I'm just wondering (out loud? well as loud as my typing is..) how long it will take for my wounds to heal or at least toughen up a bit.
It feels like I wear a sign that states, "Hello, my name is Ami and I can't have any more children." and that diminishes my woman-ness. I'm less attractive and broken. My head knows that it's not true (and my mirror....hahaha) but my raw, aching heart will believe anything right now.
I'm just venting and not looking for sympathy or anything. I just know that a group of mothers would understand this more than anyone else.

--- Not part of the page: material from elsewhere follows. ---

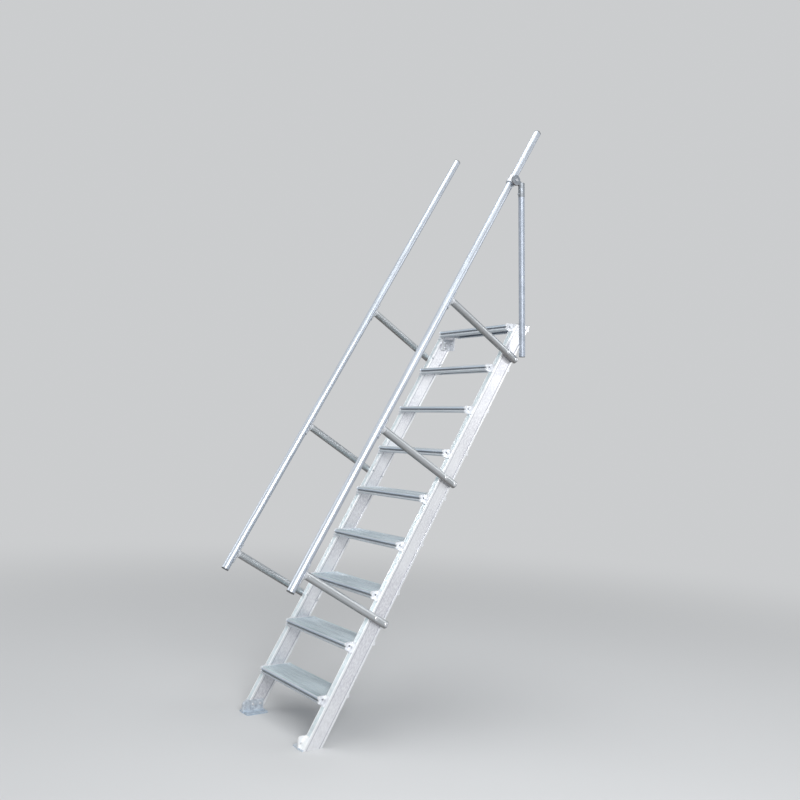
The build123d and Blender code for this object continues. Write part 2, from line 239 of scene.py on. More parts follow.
bright_mill = (0.97, 0.98, 0.99)
dull_mill = (0.88, 0.90, 0.93)
web_grey = (0.67, 0.67, 0.72)
etched_pale = (0.94, 0.95, 0.98)
ribbed_blue = (0.47, 0.62, 0.66)
die_line_pale = (0.90, 0.92, 0.95)
handled_grey = (0.60, 0.61, 0.66)
painted_corner_shade = (0.30, 0.31, 0.38)
scratch_bright = (0.95, 0.96, 0.98)
# Edges painted bright, as rubbed wear and painted highlight.
edge_bright = (0.96, 0.97, 0.99)
splash_brown = (0.42, 0.40, 0.38)

mill_finish, tree, shader = new_finish("mill_finish_extrusion", 0.72)
axes = effect(tree, flight_axes)
out = axes["Out"]
drawn = effect(tree, drawn_lines, {"Vector": stretched(tree, axes["Vector"], (900, 4, 900))})
marks = effect(tree, handling, {"Vector": axes["Vector"]})
splash = effect(tree, floor_splash, {"Height": 0.5})
edges = effect(tree, worn_and_highlit_edges, {"Radius": 0.0014})

# The side web between the two beads, mottled all over and painted greyer in broad patches as
# painted shade, and the painted shade in the corner beside each bead.
front_bead = -bead_width
rear_bead = bead_width - stringer_depth
line_edge = 0.0005
shade_core = 0.003
shade_end = 0.005
web = stripe(tree, out, rear_bead - line_edge, rear_bead + line_edge,
             front_bead - line_edge, front_bead + line_edge)
# Painted shade in the corner beside each bead.
front_corner = stripe(tree, out, front_bead - shade_end, front_bead - shade_core,
                      front_bead, front_bead + line_edge)
rear_corner = stripe(tree, out, rear_bead - line_edge, rear_bead,
                     rear_bead + shade_core, rear_bead + shade_end)
corners = reckon(tree, "MAXIMUM", front_corner, rear_corner)
etched = noise(tree, stretched(tree, axes["Vector"], (1, 0.45, 1)), scale=130.0, detail=5.0,
               roughness=0.65)
mottled = times(tree, ramp(tree, etched, 0.46, 0.56), web)
# Broad patches where the web is painted greyer, as painted shade.
web_shade_patches = ramp(tree, noise(tree, axes["Vector"], scale=2.2, detail=3.0), 0.42, 0.6)

# The ribbed band in the middle of the front face, between its two plain edges.
face_low, face_high = -0.0012, -0.0004
inner_margin = 0.005
outer_margin = 0.006
edge_blur = 0.001
inner_edge = half_clear + inner_margin
outer_edge = outer_face - outer_margin
band = stripe(tree, from_stair_middle(tree, axes["Vector"]), inner_edge - edge_blur,
              inner_edge + edge_blur, outer_edge - edge_blur, outer_edge + edge_blur)
ribbed = times(tree, ramp(tree, out, face_low, face_high), band)

colour = lay(
    tree, tint(tree, drawn["Streaks"], bright_mill, dull_mill),
    (web, ramp(tree, web_shade_patches, 0, 1, 0.95, 0.3), web_grey),
    (mottled, 0.75, etched_pale),
    (ribbed, 0.85, ribbed_blue),
    (drawn["Lines"], 0.3, die_line_pale),
    (marks["Patches"], 0.25, handled_grey),
    (corners, 0.7, painted_corner_shade),
    (marks["Scratches"], 0.6, scratch_bright),
    (edges["Edges"], 0.8, edge_bright),
    (splash["Splash"], 0.22, splash_brown),
)
dull = reckon(tree, "ADD", ramp(tree, marks["Patches"], 0, 1, 0.34, 0.46),
              times(tree, splash["Splash"], 0.3))
dull = reckon(tree, "ADD", dull, ramp(tree, drawn["Lines"], 0, 1, -0.05, 0.06))
die_relief = relief(tree, drawn["Lines"], strength=0.12, depth=0.0004, normal=edges["Normal"])
coat(tree, shader, colour, dull, die_relief)
dress(mill_finish, "stringer_left", "stringer_right")


# Stringer covers. A flat moulded plate of grey plastic closes each stringer's level top.
# It is scuffed by shoes at its corners and pressed on, with no screw to be seen.

plastic_scratch = (0.66, 0.66, 0.65)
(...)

Wednesday, August 13, 2008

Here's the Thing...

I've been under so much stress lately, I've actually gained about 20 pounds in the past month or so due to all the self medicating I've been doing (peanut m&m's). I wanted to just vent it all out and relax. School's going to have to wait until spring because of a clerical error with my application. I specifically started back in April to get every thing in order so nothing would go wrong and still have to wait because of that. That stinks but I'm going to use my extra semester wisely and fix our poor credit (funfunfun).
Then Ryan's school lost his application so I had to go downtown Prosper to enroll him in person. I'm wondering if this is a common occurrence...lost applications or just a fluke that both of ours were lost/mistyped the same week.
On top of everything, my brother's coming to town in a few hours (dundundun). He's, ummmm...how do I put this delicately?....a militant atheist who hates everything I believe in and the way I'm raising my children (awesome). It's not so bad when he comes with my sister or his girlfriend but he's coming by himself this time and I'm bracing myself for an attack and possibly having to throw my only brother out of my house, which pretty much sucks!
Then we have a dead something stinking up the walls and I've spent all morning calling pest control and handy men to find someone who will actually remove it, instead of cleaning my house for my upcoming family visit. I have a party I'm throwing on Saturday (You're all invited, I swear...we just sent out the invites last night, though) and I'd love it if my house didn't stink and I don't have to host a party on my lawn.